Google Search Trying to Slam Spam with New Security Warnings

Trending topics have always been fodder for black hat SEOs. On any given trending search (Prince William’s engagement is the most recent example), there are a handful of malicious sites that rank very highly. Even searching for virus removal related topics yields high returns of malware-infested sites. Google has revamped its warning system to alert users to potential threats, giving notice of sites that are, or may be, “compromised.”

Google’s current warning system displays a message when the search engine detects malware for a particular site. “This site may harm your computer,” is the warning searchers see.  f they opt to click through anyway, they will see another message with the following options: return to previous page, click to see what problems Google has detected, or, if you own the website in question, contact Google. What is not presented as an option is clicking through to the site.

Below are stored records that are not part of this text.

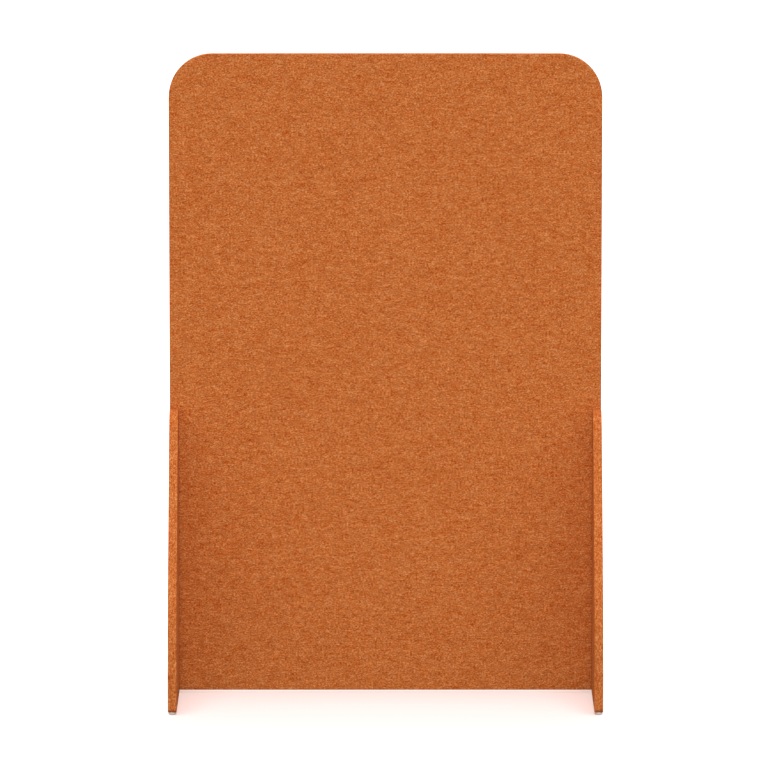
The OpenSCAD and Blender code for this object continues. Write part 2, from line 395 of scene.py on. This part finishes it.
def board_rounding(board, middle, ends):
    """How far a felt edge is rounded, by its place on its board."""
    if board != "panel":
        at_toe = middle.z < ends[0].z + WELD_GAP and abs(middle.y) > ends[1].y - WELD_GAP
        return TOE_ROUND if at_toe else ARRIS_ROUND
    if middle.z < ends[0].z + WELD_GAP:
        return FOOT_ROUND
    if abs(middle.z - FIN_TOP) < WELD_GAP:
        return SHOULDER_ROUND
    return NOTCH_ROUND if middle.z < FIN_TOP else ARRIS_ROUND


def rounded_mesh(name, bm, rounding_of):
    """A piece whose sharp edges are rounded, each by what a rule gives for it."""
    weight = bm.edges.layers.float.new("bevel_weight_edge")
    sharp = [e for e in bm.edges if e.calc_face_angle(0) > SHARP_ANGLE]
    roundings = [rounding_of(edge) for edge in sharp]
    widest = max(roundings)
    for edge, rounding in zip(sharp, roundings):
        edge[weight] = rounding / widest
        edge.smooth = rounding > 0
    piece = mesh_piece(name, bm)
    bevel = piece.modifiers.new("rounding", "BEVEL")
    bevel.width = widest
    bevel.segments = ROUND_STEPS
    bevel.limit_method = "WEIGHT"
    bevel.use_clamp_overlap = False
    return piece


def felt_sheet(board, node, mate, pockets, material, lot):
    """A felt sheet with its edges rounded as a cutter leaves them. Where it is glued to its mate
    the rounding is slight, so that the two meet in a hairline seam."""
    lo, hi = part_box(node)
    mate_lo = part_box(mate)[0]
    axis = min(range(3), key=lambda i: (hi - lo)[i])
    glued = hi[axis] if abs(hi[axis] - mate_lo[axis]) < WELD_GAP else lo[axis]

    def rounding_of(edge):
        middle = (edge.verts[0].co + edge.verts[1].co) / 2
        off_seam = [abs(v.co[axis] - glued) for v in edge.verts]
        if any(inside(middle, box, POCKET_MARGIN) for box in pockets):
            return 0 if any(off < (hi - lo)[axis] - WELD_GAP for off in off_seam) else HOLE_ROUND
        if max(off_seam) < WELD_GAP:
            return SEAM_ROUND
        return board_rounding(board, middle, (lo, hi))

    finish_piece(rounded_mesh(node + "_felt", merged(node), rounding_of), node, material, lot)


def turned_body(name, rings, closed=False):
    """A body round Z from rings of a radius and a height in millimetres and, where one isn't round,
    a form that gives the share of the radius at each angle. A ring of no radius is a pole."""
    bm = bmesh.new()
    rows = []
    for radius, height, *form in rings:
        angles = [2 * math.pi * i / TURNED_SIDES for i in range(TURNED_SIDES)] if radius else [0]
        reach = [radius * MM * (form[0](angle) if form else 1) for angle in angles]
        rows.append([bm.verts.new((r * math.cos(a), r * math.sin(a), height * MM))
                     for r, a in zip(reach, angles)])
    for below, above in zip(rows, rows[1:] + rows[:1] if closed else rows[1:]):
        for i in range(TURNED_SIDES):
            j = i + 1
            corners = [below[i % len(below)], below[j % len(below)],
                       above[j % len(above)], above[i % len(above)]]
            bm.faces.new(dict.fromkeys(corners))
    bmesh.ops.recalc_face_normals(bm, faces=bm.faces)
    for edge in bm.edges:
        edge.smooth = edge.calc_face_angle(0) < SHARP_ANGLE
    return mesh_piece(name, bm)


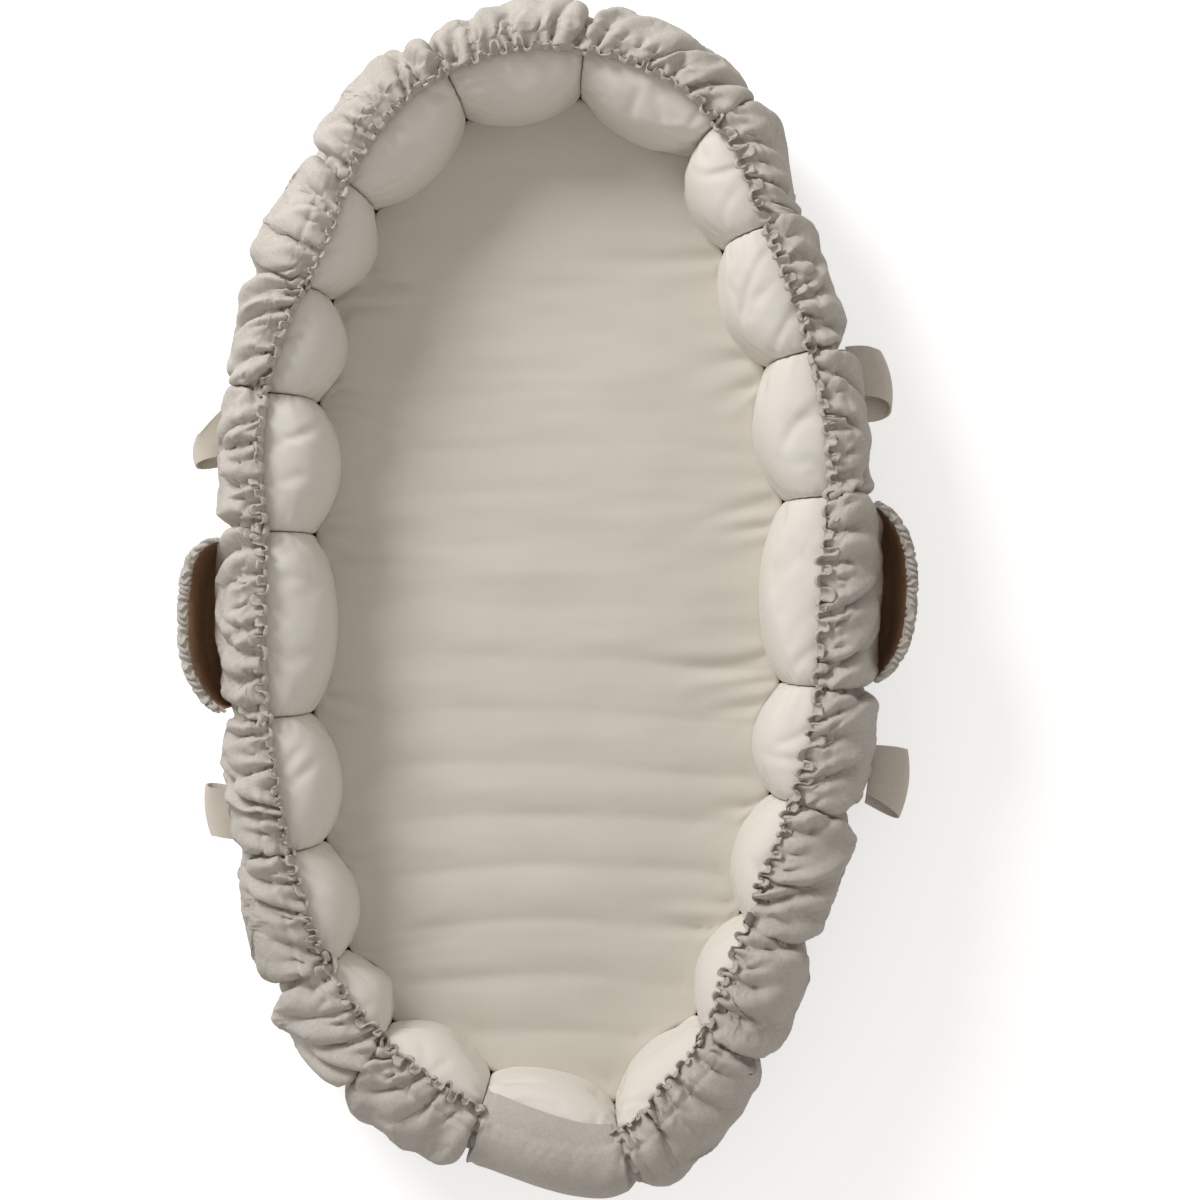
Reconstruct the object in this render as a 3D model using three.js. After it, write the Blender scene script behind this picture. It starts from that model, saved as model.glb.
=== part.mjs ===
// An infant lounger: a ring of stuffed cotton pillows round a lift-out mattress,
// inside a linen cover whose upper edge is gathered on elastic.
// Millimetres. X runs across, Y towards the head end, and Z up from the floor.
import * as THREE from 'three';

// The ring of pillows
const ringHalfWidth = 218;
const ringHalfLength = 420;
const pillowDepth = 88;
const pillowHeight = 126;
const pillowSettle = 6; // how far a pillow sags flat on its seat
const seamDepthShare = 0.56; // a pillow's size at its end seams, of its full size
const seamHeightShare = 0.8;
const puffPower = 2.2; // a higher power makes fuller, squarer pillows
const upperPower = 0.8;
const lowerPower = 0.5;

// Cloth, seats and clearances
const clearance = 0.3; // between pieces that touch
const clothGap = 2.6; // between the pillows and the loose cover over them
const panelThickness = 2.4;
const floorThickness = 1.6;
const floorInset = 3; // from the base panel's edge to the liner floor's

// The outer cover
const coverThickness = 2;
const coverSeamDepthShare = 0.8;
const coverSeamHeightShare = 0.87;
const coverTuckShare = 0.93; // the skirt's lower edge, of its widest
const foldRise = 4;

// The folded hem and the elastic in it
const hemWidth = 21;
const hemHeight = 7;
const hemWall = 1.2;
const hemRuffleOut = 4;
const hemRuffleUp = 3;
const elasticWidth = 5;
const elasticThickness = 1;
const elasticInset = 0.8; // from the hem's open side

// The side pockets
const pocketReach = 27; // how far a pocket's mouth stands off the cover
const pocketRimHeight = 104;
const pocketFootHeight = 14;
const pocketWall = 1.8;
const pocketCasingRadius = 4.2;
const pocketBoreRadius = 2.5;
const pocketElasticRadius = 1.9;
const pocketRuffle = 0.6;

// The tape loops
const tapeWidth = 38;
const tapeThickness = 1.6;
const loopReach = 32;
const loopGap = 9; // between a loop's two layers at the cover

// The mattress
const mattressHeight = 36;
const mattressEdgeHeight = 22;
const mattressGap = 1.5; // to the pillows, all round
const channelDepth = 3;
const channelCount = 15;
const sleeveWall = 1.5;
const sleeveHem = 3; // the sleeve's seam allowance at its sides
const mattressEndInset = 3; // from the outline's tip to the first row across

// Where one pillow ends and the next begins, clockwise from the head seen from above:
// shares of ringHalfWidth across and ringHalfLength along
const seamShares = [
  [-0.352, 0.983], [0.143, 1.03], [0.634, 0.897], [0.766, 0.693], [0.927, 0.463],
  [0.996, 0.194], [0.985, -0.16], [0.945, -0.381], [0.832, -0.621], [0.656, -0.832],
  [0.286, -1.027], [-0.245, -0.966], [-0.652, -0.855], [-0.846, -0.693], [-0.938, -0.47],
  [-0.985, -0.217], [-0.978, 0.13], [-0.963, 0.387], [-0.908, 0.596], [-0.729, 0.787],
];
// How far out from the ring's line the hem's inner edge lies at each of those seams,
// as a share of a pillow's half depth: it slips inwards at the foot and by the head
const hemEdgeShares = [
  0, -0.23, -0.3, -0.05, -0.02, 0, -0.16, -0.36, -0.6, -0.6,
  -0.5, -0.23, -0.6, -0.52, -0.27, -0.09, 0.05, 0, -0.39, -0.27,
];
// Places along one pillow, as shares of its length round the ring
const stationShares = [0, 0.12, 0.32, 0.5, 0.68, 0.88, 1];
const footPillow = 10; // counted from zero, the one at the foot, where the hem stops
const pocketPillows = { right: 5, left: 15 };
// Each loop's pillow, its middle as a share of that pillow, and how far it stands out
const loops = {
  tape_loop_right_head: { pillow: 4, middleShare: 0.26, reachShare: 1 },
  tape_loop_right_foot: { pillow: 6, middleShare: 0.7, reachShare: 1.2 },
  tape_loop_left_foot: { pillow: 14, middleShare: 0.3, reachShare: 0.9 },
  tape_loop_left_head: { pillow: 16, middleShare: 0.76, reachShare: 0.85 },
};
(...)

This warning will remain in place. To it, Google as added the compromise alert. When the search engine finds parts of a site that are not under the official owner’s control, it issues a notice telling users “This site may be compromised.” What’s the difference, though, between the security warnings? Unlike the warning that will not allow you to click through to the site, the compromise warning is just that: it alerts you to the possibility of malware, but you are still able to navigate to the site via that link. Security experts recommend that should you enter such a site, you do not enter in any personal or financial information unless you are completely certain it is a legitimate website.